WORK INSTRUCTIONS
Go through the listing and pick out each line with the word "scene" in it.

SUPPLIED MATERIAL
++++++++++

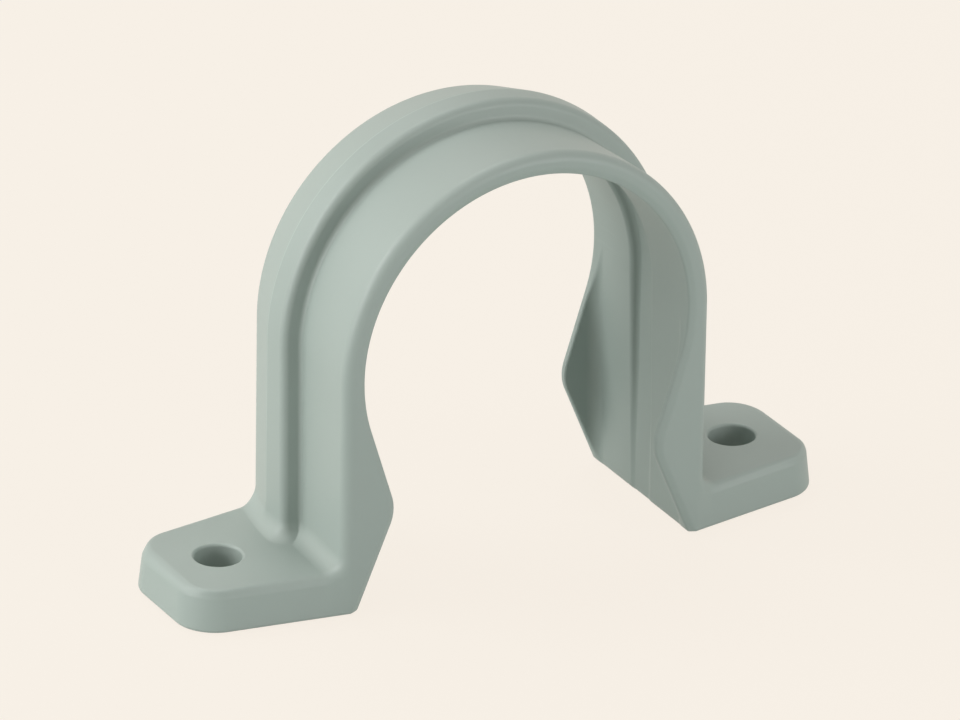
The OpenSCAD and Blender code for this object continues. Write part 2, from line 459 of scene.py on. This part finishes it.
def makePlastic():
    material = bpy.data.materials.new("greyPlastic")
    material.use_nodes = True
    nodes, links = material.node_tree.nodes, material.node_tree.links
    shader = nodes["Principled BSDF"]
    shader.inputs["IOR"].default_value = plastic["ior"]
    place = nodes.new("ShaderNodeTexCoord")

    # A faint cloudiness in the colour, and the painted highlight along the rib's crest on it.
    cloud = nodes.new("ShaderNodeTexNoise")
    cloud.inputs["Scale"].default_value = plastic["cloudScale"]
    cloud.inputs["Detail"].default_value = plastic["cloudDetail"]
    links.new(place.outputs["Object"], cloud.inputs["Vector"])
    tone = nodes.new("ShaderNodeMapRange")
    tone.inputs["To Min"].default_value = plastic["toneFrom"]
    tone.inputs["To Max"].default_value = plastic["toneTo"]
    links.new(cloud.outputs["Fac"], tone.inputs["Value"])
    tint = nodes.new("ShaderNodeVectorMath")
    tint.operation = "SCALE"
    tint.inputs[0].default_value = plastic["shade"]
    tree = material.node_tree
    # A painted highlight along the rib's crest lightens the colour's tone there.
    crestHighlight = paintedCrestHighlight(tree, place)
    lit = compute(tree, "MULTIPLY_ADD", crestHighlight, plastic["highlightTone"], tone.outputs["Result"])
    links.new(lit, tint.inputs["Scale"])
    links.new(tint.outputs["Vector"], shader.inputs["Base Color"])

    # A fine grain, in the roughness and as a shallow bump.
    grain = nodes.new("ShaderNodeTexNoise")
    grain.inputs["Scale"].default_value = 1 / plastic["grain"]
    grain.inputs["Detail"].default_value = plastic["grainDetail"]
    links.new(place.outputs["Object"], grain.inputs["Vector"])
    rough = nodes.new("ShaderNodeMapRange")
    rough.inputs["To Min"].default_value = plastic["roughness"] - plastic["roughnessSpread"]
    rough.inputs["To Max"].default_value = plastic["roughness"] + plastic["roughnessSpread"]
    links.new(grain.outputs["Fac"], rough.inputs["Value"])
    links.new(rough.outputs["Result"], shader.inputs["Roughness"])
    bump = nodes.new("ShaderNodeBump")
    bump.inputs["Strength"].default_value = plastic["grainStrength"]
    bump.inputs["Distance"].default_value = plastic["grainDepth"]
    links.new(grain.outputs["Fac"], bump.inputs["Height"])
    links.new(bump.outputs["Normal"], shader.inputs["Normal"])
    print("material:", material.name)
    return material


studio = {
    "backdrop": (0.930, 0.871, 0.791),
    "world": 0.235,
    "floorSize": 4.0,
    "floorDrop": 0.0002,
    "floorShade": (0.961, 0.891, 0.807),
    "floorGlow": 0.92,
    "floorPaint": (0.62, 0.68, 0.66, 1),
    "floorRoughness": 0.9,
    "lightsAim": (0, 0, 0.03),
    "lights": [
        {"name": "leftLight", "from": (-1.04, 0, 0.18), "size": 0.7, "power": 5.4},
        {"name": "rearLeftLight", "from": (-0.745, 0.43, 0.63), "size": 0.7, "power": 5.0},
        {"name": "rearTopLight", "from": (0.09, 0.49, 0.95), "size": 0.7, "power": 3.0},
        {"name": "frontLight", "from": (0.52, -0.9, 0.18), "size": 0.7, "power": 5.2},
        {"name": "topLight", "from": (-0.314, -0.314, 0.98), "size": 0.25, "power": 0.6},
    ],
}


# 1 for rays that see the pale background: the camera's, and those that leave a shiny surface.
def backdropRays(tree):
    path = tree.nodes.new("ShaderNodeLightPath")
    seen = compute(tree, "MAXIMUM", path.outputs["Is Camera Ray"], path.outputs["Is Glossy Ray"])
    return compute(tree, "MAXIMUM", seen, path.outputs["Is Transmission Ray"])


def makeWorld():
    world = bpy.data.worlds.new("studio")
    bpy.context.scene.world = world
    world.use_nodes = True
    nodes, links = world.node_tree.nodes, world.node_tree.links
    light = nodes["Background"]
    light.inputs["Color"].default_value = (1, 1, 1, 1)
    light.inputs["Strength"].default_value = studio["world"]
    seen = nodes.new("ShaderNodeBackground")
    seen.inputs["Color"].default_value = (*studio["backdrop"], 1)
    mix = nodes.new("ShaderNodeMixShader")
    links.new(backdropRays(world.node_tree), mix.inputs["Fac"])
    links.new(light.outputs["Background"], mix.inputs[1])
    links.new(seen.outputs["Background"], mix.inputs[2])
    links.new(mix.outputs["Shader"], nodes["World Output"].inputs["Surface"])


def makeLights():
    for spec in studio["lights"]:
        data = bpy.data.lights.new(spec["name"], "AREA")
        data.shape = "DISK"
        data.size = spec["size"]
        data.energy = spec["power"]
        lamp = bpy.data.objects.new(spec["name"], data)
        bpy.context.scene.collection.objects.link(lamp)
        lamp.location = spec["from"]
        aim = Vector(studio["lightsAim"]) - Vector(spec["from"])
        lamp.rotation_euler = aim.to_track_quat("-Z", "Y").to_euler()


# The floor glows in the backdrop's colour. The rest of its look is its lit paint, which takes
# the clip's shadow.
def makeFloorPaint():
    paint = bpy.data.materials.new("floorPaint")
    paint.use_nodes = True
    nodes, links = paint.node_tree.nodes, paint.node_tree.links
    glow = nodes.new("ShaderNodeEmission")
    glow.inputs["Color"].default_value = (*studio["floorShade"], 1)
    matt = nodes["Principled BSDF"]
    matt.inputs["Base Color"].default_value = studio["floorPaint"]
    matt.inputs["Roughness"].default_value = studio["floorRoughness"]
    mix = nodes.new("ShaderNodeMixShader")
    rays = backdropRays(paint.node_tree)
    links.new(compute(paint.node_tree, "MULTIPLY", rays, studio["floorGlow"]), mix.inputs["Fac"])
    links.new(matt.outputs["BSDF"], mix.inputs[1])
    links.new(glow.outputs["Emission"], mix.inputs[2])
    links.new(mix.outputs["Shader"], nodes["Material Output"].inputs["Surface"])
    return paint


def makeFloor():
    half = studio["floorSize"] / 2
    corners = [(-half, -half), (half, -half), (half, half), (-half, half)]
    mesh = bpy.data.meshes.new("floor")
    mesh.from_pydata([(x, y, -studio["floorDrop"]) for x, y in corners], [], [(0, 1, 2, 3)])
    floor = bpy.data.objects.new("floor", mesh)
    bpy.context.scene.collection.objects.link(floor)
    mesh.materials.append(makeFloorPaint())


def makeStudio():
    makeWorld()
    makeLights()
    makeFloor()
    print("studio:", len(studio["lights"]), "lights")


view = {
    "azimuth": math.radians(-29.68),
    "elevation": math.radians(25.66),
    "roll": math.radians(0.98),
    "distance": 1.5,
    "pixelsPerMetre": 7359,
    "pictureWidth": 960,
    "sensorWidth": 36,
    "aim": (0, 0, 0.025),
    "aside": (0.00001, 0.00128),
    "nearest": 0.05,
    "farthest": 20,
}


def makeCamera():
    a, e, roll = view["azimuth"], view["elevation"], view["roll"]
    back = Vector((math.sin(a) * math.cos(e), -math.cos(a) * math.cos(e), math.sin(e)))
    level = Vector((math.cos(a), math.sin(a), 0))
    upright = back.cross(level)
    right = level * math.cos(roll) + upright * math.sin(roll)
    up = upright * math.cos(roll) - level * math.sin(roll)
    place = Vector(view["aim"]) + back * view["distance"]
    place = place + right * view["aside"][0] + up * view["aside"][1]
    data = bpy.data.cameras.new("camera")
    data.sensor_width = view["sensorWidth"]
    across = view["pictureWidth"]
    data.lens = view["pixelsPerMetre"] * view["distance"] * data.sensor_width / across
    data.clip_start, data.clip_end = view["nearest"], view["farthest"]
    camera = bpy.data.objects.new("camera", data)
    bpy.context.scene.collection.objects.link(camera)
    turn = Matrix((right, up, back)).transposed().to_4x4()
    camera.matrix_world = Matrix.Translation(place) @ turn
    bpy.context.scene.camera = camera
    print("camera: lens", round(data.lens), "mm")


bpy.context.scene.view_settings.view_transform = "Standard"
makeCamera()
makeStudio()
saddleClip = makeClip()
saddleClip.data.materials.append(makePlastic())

++++++++++

WORKED ANSWER
The OpenSCAD and Blender code for this object continues. Write part 2, from line 459 of scene.py on. This part finishes it.
    bpy.context.scene.world = world
        bpy.context.scene.collection.objects.link(lamp)
    bpy.context.scene.collection.objects.link(floor)
    bpy.context.scene.collection.objects.link(camera)
    bpy.context.scene.camera = camera
bpy.context.scene.view_settings.view_transform = "Standard"